Oliver pats Will's bare ankle reassuringly. “Don't worry. I'll live.”
When they pull up in front of St. Victor's, Will is still conscious, but barely. Oliver opens his door, spilling himself out onto the pavement, silently marveling that they've arrived unscathed. Leaving the engine running and her hazard lights on, Althea leaps out of the car. Two women are smoking cigarettes on the sidewalk. One has pink hair and a nose ring; the other sports a sleek black bob and an IV. They stare openly, curious and amused. Oliver nods at them. “Evening,” he says, then turns back to the car. “Come on, Will,” he says.
“She put too much relish on my hot dog and now I can't eat it,” Will says mournfully.
“He's dreaming,” Althea says. “We need to get him on his feet.”
Reaching into the backseat, he takes Will gently by the waist. “I know, but it's okay, we're going to get you another hot dog.
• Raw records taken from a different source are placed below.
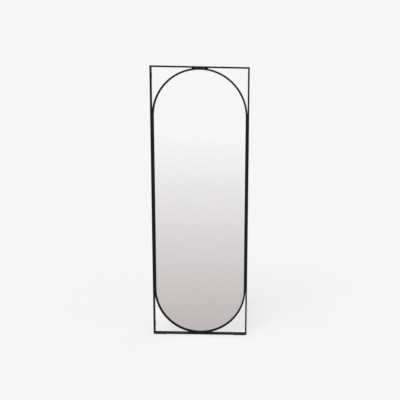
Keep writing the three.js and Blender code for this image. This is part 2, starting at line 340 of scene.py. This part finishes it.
def silvered_glass(finish):
    """Silvered float glass: a mirror in front, a green ground edge and grey paint on the back."""
    low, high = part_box("mirror_glass")
    depth = finish.place("Y")
    is_front = depth < low.y + GLASS_SKIN
    is_back = depth > high.y - GLASS_SKIN
    smears = finish.noise(per_metre=5, detail=6, roughness=0.65)
    silver = finish.mix(smears, SILVER_COOL, SILVER_CLEAR)
    edge = finish.mix(finish.noise(per_metre=300), GLASS_EDGE_DEEP, GLASS_EDGE_PALE)
    paint = finish.mix(finish.noise(per_metre=60), BACK_PAINT_DEEP, BACK_PAINT_PALE)
    rest = finish.mix(is_back, edge, paint)
    return finish.shine(
        Base_Color=finish.mix(is_front, rest, silver),
        Metallic=is_front,
        Roughness=(1 - is_front) * 0.35 + is_front * smears * 0.012,
    )


def fibreboard(finish):
    """Raw fibreboard: an even tan of pressed fibres, barely cloudy, with dark strands and pale specks."""
    cloud = finish.noise(per_metre=7, detail=3)
    upright = finish.noise(per_metre=1300, detail=3, roughness=0.6, stretch=(1.0, 1.0, 0.3))
    level = finish.noise(per_metre=1300, detail=3, roughness=0.6, stretch=(0.3, 1.0, 1.0))
    specks = finish.noise(per_metre=3000, detail=1)
    strands = upright.at_least(level)
    base = finish.mix(cloud, tint(*BOARD_BROWN), tint(*BOARD_TAN))
    dark = finish.mix((strands > 0.62) * 0.3, base, tint(*BOARD_STRAND))
    colour = finish.mix((specks > 0.66) * 0.3, dark, tint(*BOARD_SPECK))
    return finish.shine(
        Base_Color=colour,
        Roughness=0.72 + 0.16 * strands,
        Specular_IOR_Level=0.3,
        Normal=finish.bump(strands + 0.4 * specks, depth=0.04 * MM, strength=0.5),
    )


def closed_foam(finish, core):
    """Closed-cell foam: small cells, each paler on its rim and darker in its hollow, which is painted shade."""
    cells = finish.cells(per_metre=900)
    # painted shade: each cell is darker in its hollow, where the bump dips, and paler on its rim
    lit_rim = tuple(min(1.0, FOAM_LIT_RIM_LIFT * share) for share in core[:3]) + (1.0,)
    colour = finish.mix(cells, core, lit_rim)
    return finish.shine(
        Base_Color=colour,
        Roughness=0.88 + 0.08 * cells,
        Specular_IOR_Level=0.25,
        Normal=finish.bump(cells, depth=0.15 * MM, strength=0.6),
    )


def zinc_plate(finish):
    """Bright zinc on pressed steel: a faint grain, and patches that lean to blue or to yellow."""
    patches = finish.noise(per_metre=160, detail=4)
    grain = finish.noise(per_metre=1500, detail=2, stretch=(0.25, 1.0, 1.0))
    colour = finish.mix(patches, ZINC_BLUE, ZINC_YELLOW)
    return finish.shine(
        Base_Color=colour,
        Metallic=0.94 + 0.06 * patches,
        Roughness=0.24 + 0.14 * patches + 0.06 * grain,
        Normal=finish.bump(grain, depth=0.012 * MM, strength=0.5),
    )


def moulded_rubber(finish):
    """Black rubber with a dusty bloom and a fine mould texture."""
    bloom = finish.noise(per_metre=90, detail=5, roughness=0.6)
    grit = finish.noise(per_metre=1800, detail=2)
    colour = finish.mix(bloom, RUBBER_DEEP, RUBBER_BLOOM)
    return finish.shine(
        Base_Color=colour,
        Roughness=0.7 + 0.15 * bloom,
        Specular_IOR_Level=0.35,
        Normal=finish.bump(grit, depth=0.05 * MM, strength=0.7),
    )


FINISHES = {
    "black_powder_coat": new_material("black_powder_coat", powder_coat),
    "mirror": new_material("silvered_glass", silvered_glass),
    "fibreboard": new_material("fibreboard", fibreboard),
    "foam_tape": new_material("foam_tape", lambda finish: closed_foam(finish, tint(*TAPE_BLACK))),
    "foam": new_material("packing_foam", lambda finish: closed_foam(finish, tint(*FOAM_GREY))),
    "zinc_plate": new_material("zinc_plate", zinc_plate),
    "rubber": new_material("moulded_rubber", moulded_rubber),
}


# ---------------------------------------------------------------- shapes

def mesh_from(name, points, faces):
    mesh = bpy.data.meshes.new(name)
    mesh.from_pydata([tuple(point) for point in points], [], faces)
    shape = bmesh.new()
    shape.from_mesh(mesh)
    bmesh.ops.remove_doubles(shape, verts=shape.verts, dist=MERGE_DISTANCE)
    bmesh.ops.recalc_face_normals(shape, faces=shape.faces)
    shape.to_mesh(mesh)
    shape.free()
    mesh.shade_smooth()
    mesh.set_sharp_from_angle(angle=SMOOTH_ANGLE)
    return mesh


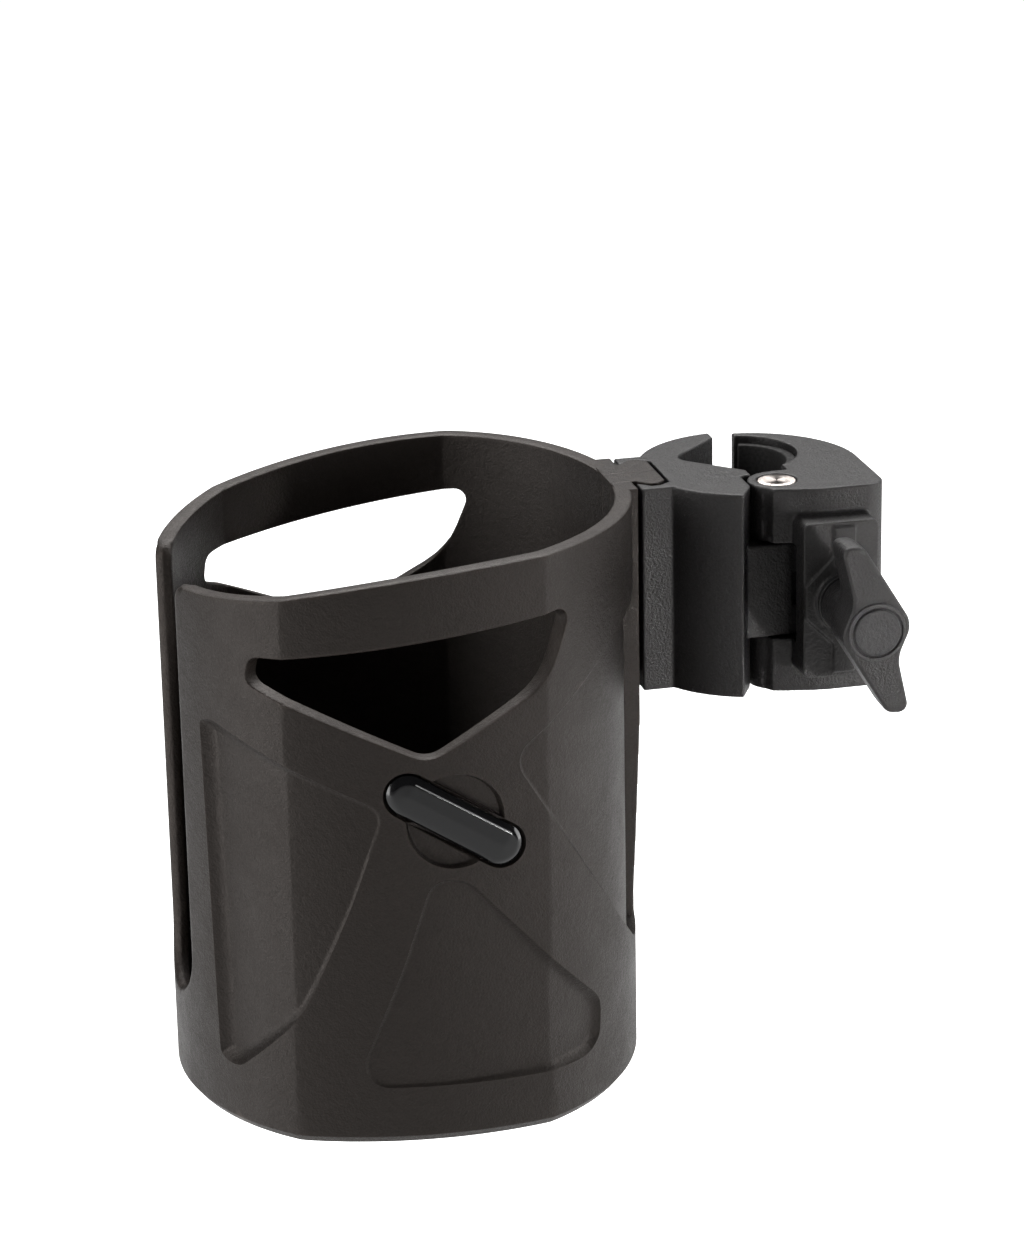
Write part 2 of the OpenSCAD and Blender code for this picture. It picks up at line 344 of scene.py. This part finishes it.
def pill(length, r, n=20):
    """Tilted outline of the badge, in x and z."""
    a = np.linspace(-math.pi / 2, math.pi / 2, n)
    right = np.c_[length / 2 - r + r * np.cos(a), r * np.sin(a)]
    p = np.vstack([right, -right])
    c, s = math.cos(-pill_tilt), math.sin(-pill_tilt)
    return p @ np.array(((c, s), (-s, c))) + badge_at


turn_a = np.linspace(0, 2 * math.pi, 60, endpoint=False)
seat_line = on_wall(np.c_[badge_at[0] + badge_r * np.cos(turn_a),
                          badge_at[1] + badge_r * np.sin(turn_a)])
pill_line = on_wall(pill(pill_l + 1.3, pill_r + 0.65))


def signed_area(line):
    """Area of a closed outline, above 0 if it runs anticlockwise."""
    a, b = np.asarray(line), np.roll(line, -1, 0)
    return (a[:, 0] * b[:, 1] - a[:, 1] * b[:, 0]).sum() / 2


def clear_of(points, others, gap, outer):
    """The points on the sheet, outside the window, that lie further than gap from all the others."""
    near = np.full(len(points), 1e9)
    for i in range(0, len(points), 1000):
        near[i:i + 1000] = np.sqrt(((points[i:i + 1000, None] - others[None]) ** 2).sum(2)).min(1)
    return points[(near > gap) & inside(points, outer) & ~inside(points, window_line)]


def thinned(points, gap):
    """The points without those closer than gap to one already kept."""
    cell = 0.3
    around = [(dx, dz) for dx in (-1, 0, 1) for dz in (-1, 0, 1)]
    kept, cells = [], {}
    for p in points[np.argsort(points[:, 0])]:
        c = (int(p[0] // cell), int(p[1] // cell))
        close = [q for dx, dz in around for q in cells.get((c[0] + dx, c[1] + dz), ())]
        if all(np.hypot(*(p - q)) > gap for q in close):
            cells.setdefault(c, []).append(p)
            kept.append(p)
    return np.array(kept)


def wall_sheet():
    """Triangles of the half wall in (s, z): rings along every edge and fillet, and a plain grid between."""
    bottom = np.linspace(0, s_end, 92)
    outer = np.vstack([np.c_[bottom, np.full(92, sheet_z)],
                       np.c_[np.full(57, s_end), np.linspace(sheet_z, free[-1, 1], 58)[1:]],
                       free[::-1][1:],
                       np.c_[np.zeros(5), np.linspace(slot_z, sheet_z, 7)[1:-1]]])
    loops = [outer, window_line] + [p[0] for p in panels] + [seat_line, pill_line]
    points, edges = [], []
    for line in loops:
        start = len(points)
        points += list(map(tuple, line))
        n = len(line)
        edges += [(start + i, start + (i + 1) % n) for i in range(n)]
    rings = []
    rounded_edges = ((slot_part, slot_r, False), (rim_part, rim_round, False),
                     (window_line, window_round, True))
    for line, r, closed in rounded_edges:
        side = -1 if not closed or signed_area(line) > 0 else 1
        on_round = [r * (1 - math.cos(math.radians(a))) for a in (24, 44, 64, 90)]
        for t in on_round + [r + 0.7, r + 1.8]:
            ring = offset(line, side * t, closed)
            rings.append(ring[distance(ring, line, closed) > t * 0.97])
    sunk_areas = [(line, width) for line, _, width in panels]
    for line, width in sunk_areas + [(seat_line, seat_width), (pill_line, seat_width)]:
        side = 1 if signed_area(line) > 0 else -1
        w = width(line[:, 0], line[:, 1])
        for t in (0.12, 0.3, 0.5, 0.75, 1.0, 1.35):
            ring = offset(line, side * t * w)
            rings.append(ring[distance(ring, line) > (t * w).min() * 0.97])
        for t in (0.3, 1.1):
            ring = offset(line, -side * t)
            rings.append(ring[distance(ring, line) > t * 0.97])
    for x in creases:
        at = float(np.interp(x, outline_t[0], s_t))
        for ds in (-0.5, 0, 0.5):
            up = np.arange(sheet_z + 0.8, rim_at(at) - 1, 0.9)
            rings.append(np.c_[np.full(len(up), at + ds), up])
    rings = np.vstack(rings)
    step = 2.0
    grid = []
    for row, z in enumerate(np.arange(sheet_z + 1, rim[1], step * 0.87)):
        grid += [(s + (step / 2 if row % 2 else 0), z) for s in np.arange(1, s_end, step)]
    ring_gap, grid_gap = 0.16, 1.15        # closest that points may lie
    fixed = np.array(points)
    rings = thinned(clear_of(rings, fixed, ring_gap, outer), ring_gap)
    grid = clear_of(np.array(grid), np.vstack([fixed, rings]), grid_gap, outer)
    points += list(map(tuple, rings)) + list(map(tuple, grid))
    verts, _, faces, *_ = delaunay_2d_cdt([Vector(p) for p in points], edges, [], 0, 1e-5, False)
    verts = np.array([tuple(v) for v in verts])
    faces = np.array([f for f in faces if len(f) == 3])
    mid = verts[faces].mean(1)
    faces = faces[inside(mid, outer) & ~inside(mid, window_line)]
    a, b, c = (verts[faces[:, i]] for i in range(3))
    area = (b[:, 0] - a[:, 0]) * (c[:, 1] - a[:, 1]) - (b[:, 1] - a[:, 1]) * (c[:, 0] - a[:, 0])
    faces[area < 0] = faces[area < 0][:, ::-1]
    faces = faces[np.abs(area) > 1e-7]
    used = np.unique(faces)
    new = np.full(len(verts), -1)
    new[used] = np.arange(len(used))
    return verts[used], new[faces]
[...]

Just get up.”
“Cookies?”
“Hot dogs and cookies, yes. All you can eat.”
Together, Althea and Oliver coax Will out of the car, balancing him precariously on his feet. “Will, do you know where you're supposed to go?” Oliver says. “Do you remember how to get back to the clinic?”
“I don't want any sprinkles on mine,” Will shouts.
“Put his arm around your shoulder,” says Althea. “He's not going to make it on his own.”
Oliver shakes his head. “I'm not going up there.”
“We can't leave him out here.”
“Fine. The elevator, then.”
“Leave him in the elevator?”
“We'll put him in the elevator and send him up to eight. It's the best we can do.”
The girl with the pink hair finishes her cigarette, grinding the butt under the heel of her combat boot. “Where does he need to end up?” she asks, gesturing to Will.
“The sleep clinic,” Oliver says. “Eighth floor.”
She looks at her friend and shrugs. “We can get him there.”
“Really?”
“Sure. You guys look like you're having a rough night.” She runs a finger along her upper lip, and Oliver remembers his is covered in blood.
“Thanks,” he says.
Althea and Oliver hand Will over.
“Wait,” Will says as the strangers arrange his arms around their shoulders.